Moments of the concert included the lowering of a boat-like contraption from the ceiling in a piece entitled “Hull” and the juxtaposition between the movement of kangaroos and a man in a film called “Rooper” that has been viewed in dance film festivals internationally. In the flamenco dance titled “Entre Amigas,” photographs, paintings and drawings of women were projected onto the screen as a backdrop to the dance, while the ballet “Coppelia Wedding” portrayed, as one might expect from its name, a wedding. “Le Voyage” was a film, with added voice over comments, about the development of a ballet choreographed by Christopher Wheeldon. The comments were provided by Jennifer Chipman-Bloom, who teaches a dance class on advanced pointe, a style of ballet, at Swarthmore. Chipman-Bloom performed in this ballet when she was 16 years old.

Rachel Fresques ’14 performed in the piece “Coppelia Wedding” in Saturday’s concert. “I was asked to perform in the concert by the Swarthmore ballet teacher, Jon Sherman. I’ve been taking ballet with him every semester since freshman fall as well as demonstrating for the ballet II class so he knows me pretty well. Jon asked if he could ‘present’ me as the ballet component of the show, and as a representation of his work,” Fresques said in an email. Fresques noted that her favorite part of the experience was being able to do more ballet than she typically does. “The best part for me was just learning a new variation and having the chance to get a little bit better,” she said.

The final performance of the evening was called “Paths” and was choreographed and conceptualized by Chuck Davis. The program describes Davis as “one of the foremost teachers and choreographers of traditional African dance in America.” The piece combined spoken word poetry, African Dance and a video in which Davis was interviewed. The dancers in the piece were Stafford C. Berry and C. Kemal Nance ’92. Nance not only attended Swarthmore, but has also taught dance courses at Swarthmore for 19 years.
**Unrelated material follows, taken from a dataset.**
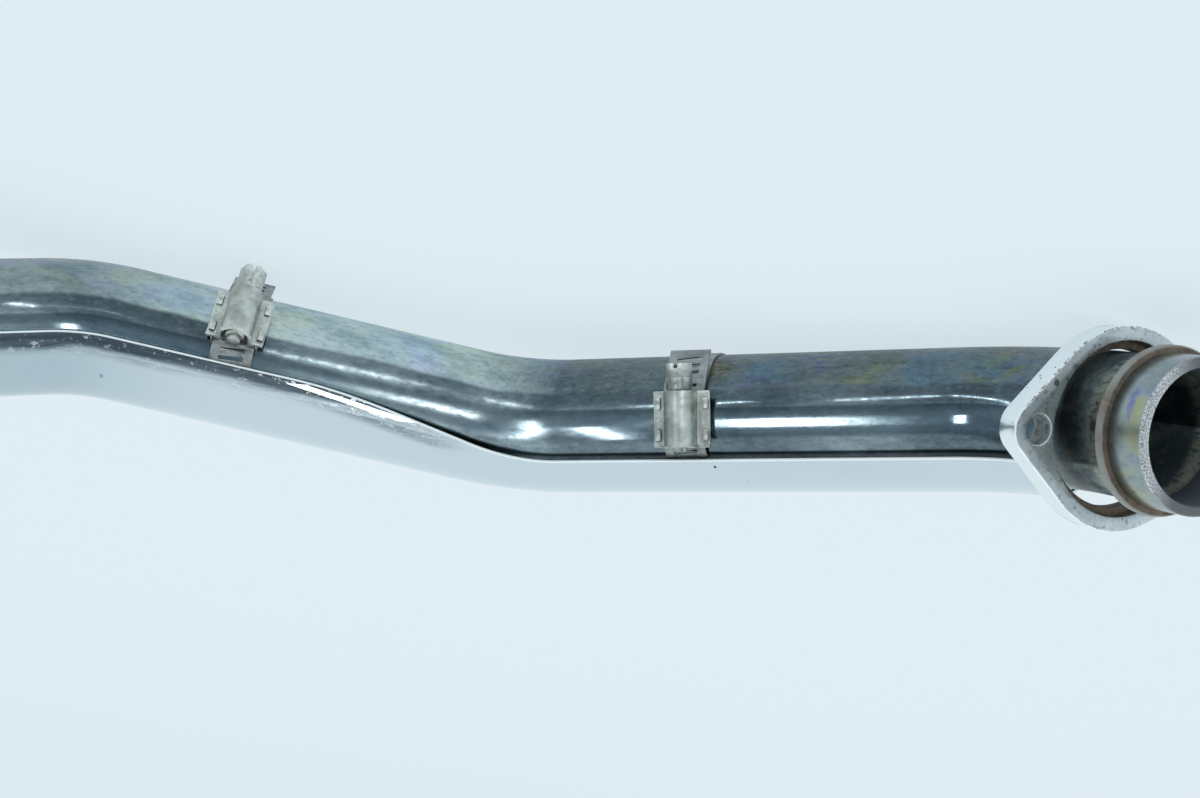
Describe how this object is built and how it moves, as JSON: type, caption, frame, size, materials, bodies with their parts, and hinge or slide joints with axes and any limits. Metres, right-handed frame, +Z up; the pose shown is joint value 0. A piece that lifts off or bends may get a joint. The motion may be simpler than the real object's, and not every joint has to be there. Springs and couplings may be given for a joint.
{
  "type": "motorcycle exhaust header",
  "caption": "Bent steel motorcycle exhaust header with a sliding two-bolt port flange and a bright heat shield held by worm-drive clamps.",
  "frame": {"origin": "middle of the footprint on the table, at the table's height", "axes": "+Z up from the table the header lies on; +X runs from the port towards the outlet; +Y points away from the side with the clamp screws"},
  "size_m": [0.5246, 0.2272, 0.095],
  "materials": {
    "pipe_chrome": "old chrome, heat tinted blue, violet and straw, with small brown stains",
    "spigot_steel": "turned steel with heat tints and a bright pitted end face",
    "rusted_ring": "brown rust over steel, with a greyer rim",
    "flange_plate": "worn plated steel, speckled and pitted, rusty in the bore",
    "shield_chrome": "bright mirror chrome with a few small pits",
    "clip_steel": "dull sheet steel",
    "clamp_band": "dull satin stainless strip with light pitting",
    "clamp_body": "dull, slightly warm zinc plate with dark pits",
    "worm_steel": "dull zinc plate on a hexagon-headed screw"
  },
  "bodies": {
    "header": {"header_pipe": "pipe_chrome", "header_pipe_port": "pipe_chrome", "header_pipe_outlet": "pipe_chrome", "port_spigot": "spigot_steel", "retaining_ring": "rusted_ring", "heat_shield": "shield_chrome", "clip_1": "clip_steel", "clip_2": "clip_steel", "band_1": "clamp_band", "band_2": "clamp_band", "saddle_1": "clamp_body", "saddle_2": "clamp_body", "housing_1": "clamp_body", "housing_2": "clamp_body", "worm_screw_1": "worm_steel", "worm_screw_2": "worm_steel"},
    "flange": {"port_flange": "flange_plate"}
  },
  "joints": [
    {"name": "flange_slide", "type": "slide", "parent": "header", "child": "flange", "axis": [-0.7421, -0.6312, 0.2255], "range_m": [0, 0.01862]}
  ]
}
According to the campus calendar on Swarthmore’s website, the piece “was commissioned in honor of Chuck Davis’s contributions to the field of African and African-American dance.”

Friedler wanted to emphasize the importance of collaborating within different forms of art. “There there were collaborations between dancers and musicians, dancers and spoken word artists, and dancers and a sculptor, as well as dancers working in the video medium,” Friedler said, referring to the different ways in which various artistic mediums were combined during this concert. Jennie Gauthier ’15, was impressed by the relationship between film and dance in the concert. She said that it “really opened my eyes to see that there were many different types of performances, many different types of dance. … As it goes on you start to see ‘Wow, this is something really creative.’”

Friedler also hopes that students were impacted by the performances they saw. “We hope that students will see a reflection of the program’s mission to create a diverse community that provides multiple perspectives on and styles of dance and dance making. We also hope that students will benefit from the opportunity to see the result of some of their teachers creative processes,” Friedler said.

An upcoming dance concert happening tomorrow, Feb. 17, will feature performances by Rennie Harris and Company, and starts at 8:00 p.m. in the Lang Performing Arts Center. The annual Spring Student Dance Concert will take place on April 27-28.